Nos llevaron a un centro de coordinación y nos asignaron un sector de Benetússer. Aunque ya habíamos visto todo tipo de estropicios, tanto en la tele como en las horas que llevábamos en el pueblo, nos quedamos de piedra al llegar a nuestra zona. Había varias pilas de coches amontonados que llegaban hasta los segundos pisos de las casas. Locales completamente arrasados. Policías con perros tratando de encontrar cuerpos de fallecidos entre los escombros. Con este panorama, uno de los vecinos nos dijo que nos pusiéramos a despejar la calle de barro.
Hicimos amistad con Vicente, un fontanero. Entramos en su local para limpiarlo y vimos que estaba lleno de coches amontonados que habían sido arrastrados por el agua. Nos dijo que en realidad su tienda era la mitad de grande, solo que la riada había derribado los tabiques y había unido varios locales en uno. La furgoneta de Vicente se había levantado y la baca se había enganchado a una viga. Ahí estaba, suspendida en el aire, amenazando con caerse en cualquier momento. Cuando Vicente terminó de enseñarnos lo que había ocurrido, se puso a llorar. Era un hombre de treinta años, bien fuerte, que me sacaba dos cabezas. Impresionaba verlo así, derrotado, después de haberlo perdido todo. Pero acto seguido se recompuso y, como quien no quiere la cosa, cambió de tema. «¿Habéis comido?».
Entre una cosa y otra se nos había olvidado, y eran ya las cuatro de la tarde. Entonces uno de los vecinos nos bajó unos bocatas, y una señora nos ofreció una olla llena de macarrones con chorizo. «Es toda vuestra, lo único es que no tengo tenedores para todos». Ningún problema. Nos dio los que tenía y en cuanto uno acababa de comer lo limpiaba y pasaba al siguiente. En la guerra como en la guerra.
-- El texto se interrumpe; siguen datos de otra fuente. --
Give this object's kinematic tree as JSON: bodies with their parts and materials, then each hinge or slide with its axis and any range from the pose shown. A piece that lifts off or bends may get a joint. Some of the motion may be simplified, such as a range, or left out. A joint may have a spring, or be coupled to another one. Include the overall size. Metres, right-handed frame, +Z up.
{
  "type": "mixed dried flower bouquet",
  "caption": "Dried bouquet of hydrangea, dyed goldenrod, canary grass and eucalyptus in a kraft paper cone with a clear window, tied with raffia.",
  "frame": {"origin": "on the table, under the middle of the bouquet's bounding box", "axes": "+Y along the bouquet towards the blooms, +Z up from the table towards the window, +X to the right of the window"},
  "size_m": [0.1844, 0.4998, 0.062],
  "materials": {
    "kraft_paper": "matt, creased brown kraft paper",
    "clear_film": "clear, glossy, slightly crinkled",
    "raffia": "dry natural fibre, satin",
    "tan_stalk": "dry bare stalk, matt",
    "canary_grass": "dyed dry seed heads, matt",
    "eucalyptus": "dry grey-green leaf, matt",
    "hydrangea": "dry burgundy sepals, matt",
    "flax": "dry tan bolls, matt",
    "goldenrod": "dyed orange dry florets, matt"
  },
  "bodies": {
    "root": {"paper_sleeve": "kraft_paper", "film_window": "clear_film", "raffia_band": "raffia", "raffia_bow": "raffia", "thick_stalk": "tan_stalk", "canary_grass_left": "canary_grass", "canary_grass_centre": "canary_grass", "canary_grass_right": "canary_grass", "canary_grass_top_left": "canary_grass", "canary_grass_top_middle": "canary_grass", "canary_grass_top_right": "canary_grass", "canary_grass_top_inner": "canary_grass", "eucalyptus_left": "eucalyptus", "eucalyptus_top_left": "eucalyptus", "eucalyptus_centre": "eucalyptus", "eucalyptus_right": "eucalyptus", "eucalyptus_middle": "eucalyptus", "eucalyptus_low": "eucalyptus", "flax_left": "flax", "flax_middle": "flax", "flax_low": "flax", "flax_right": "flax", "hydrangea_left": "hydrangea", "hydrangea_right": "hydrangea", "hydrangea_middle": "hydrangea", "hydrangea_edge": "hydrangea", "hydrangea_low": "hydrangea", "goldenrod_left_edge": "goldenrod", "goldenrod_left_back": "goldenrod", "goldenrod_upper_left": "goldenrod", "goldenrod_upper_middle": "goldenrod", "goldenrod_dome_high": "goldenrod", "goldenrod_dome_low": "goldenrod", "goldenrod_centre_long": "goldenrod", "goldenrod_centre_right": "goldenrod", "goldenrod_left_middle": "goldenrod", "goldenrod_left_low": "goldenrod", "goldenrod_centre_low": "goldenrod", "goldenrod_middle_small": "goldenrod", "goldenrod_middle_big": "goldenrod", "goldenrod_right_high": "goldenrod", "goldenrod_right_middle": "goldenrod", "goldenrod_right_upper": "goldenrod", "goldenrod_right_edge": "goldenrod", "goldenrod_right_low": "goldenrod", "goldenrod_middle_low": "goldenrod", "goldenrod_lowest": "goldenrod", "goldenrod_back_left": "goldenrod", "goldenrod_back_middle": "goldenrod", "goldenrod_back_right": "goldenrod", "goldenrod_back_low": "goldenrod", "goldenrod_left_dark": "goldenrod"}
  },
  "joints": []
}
Así estuvimos hasta última hora de la tarde. Despejamos de barro muchos locales y sacamos a la calle los muebles de las casas que habían quedado inutilizados. Nos despedimos de Vicente, de la señora de los macarrones y de los otros vecinos. En medio de un océano de caos, habíamos conseguido al menos ayudar a unas pocas personas, pero todavía quedaba mucho por hacer.
En estos días me han llegado historias de muchas personas que han dado lo mejor de sí. Por ejemplo, la de Vicente, un profesor del colegio que es electricista. Su casa se inundó, y después de estar dos días achicando agua, pensó que no podía limitarse a resolver solo sus problemas. Cogió su caja de herramientas y se fue al pueblo de al lado a ayudar en lo que hiciera falta. Esperando al grupo de voluntarios entabló conversación con unos militares que necesitaban ayuda para dar luz a un edificio de viviendas en uno de los pueblos más afectados, así que se subió a su coche y se fue para allá.
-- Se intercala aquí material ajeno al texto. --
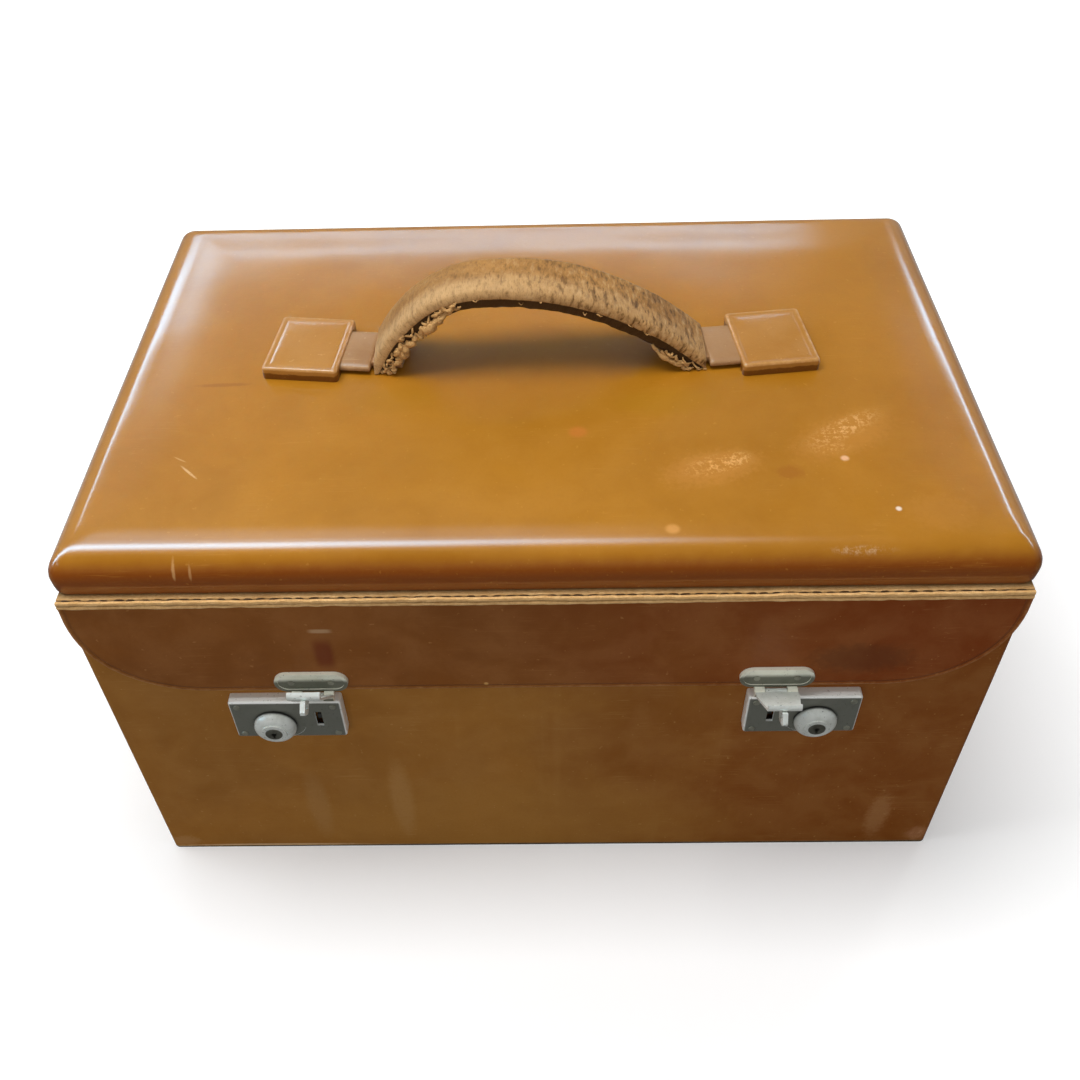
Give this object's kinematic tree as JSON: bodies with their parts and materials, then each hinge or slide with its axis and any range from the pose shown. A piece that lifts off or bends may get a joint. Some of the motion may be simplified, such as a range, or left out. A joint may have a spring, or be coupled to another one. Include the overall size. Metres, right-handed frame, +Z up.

Vicente entró en el edificio y vio que el cuadro eléctrico estaba repleto de barro. Se puso a limpiarlo y comprobó que podía funcionar. Aisló los cuadros eléctricos que daban alimentación a la planta baja y consiguió dar luz a las veinte viviendas de ese edificio. Dicho así parece fácil, pero Antonio se pasó cuatro horas en esta operación. Al acabar se había hecho tarde y se tenía que marchar ya, porque le esperaba una caminata de regreso de dos horas. Se despidió rápidamente de las dos personas y se fue como el que no quiere la cosa: sin homenajes ni agradecimientos de ningún tipo. Solamente con la satisfacción del deber cumplido, de haber podido ayudar a otros. Un héroe discreto, sin capa, pero con poderes que devuelven la luz a veinte hogares que llevaban cuatro días sin electricidad.
Las previsiones dicen que harán falta varios meses para que esos pueblos vuelvan a una cierta normalidad, e incluso años para conseguir recuperarse por completo. Desde Xabec seguiremos dando lo mejor de nosotros, contribuyendo a construir esa cultura de la misericordia de la que tanto habla el Santo Padre.
Continuamos haciendo equipos de trabajo para colaborar en la reconstrucción de los hogares de la zona cero de la dana.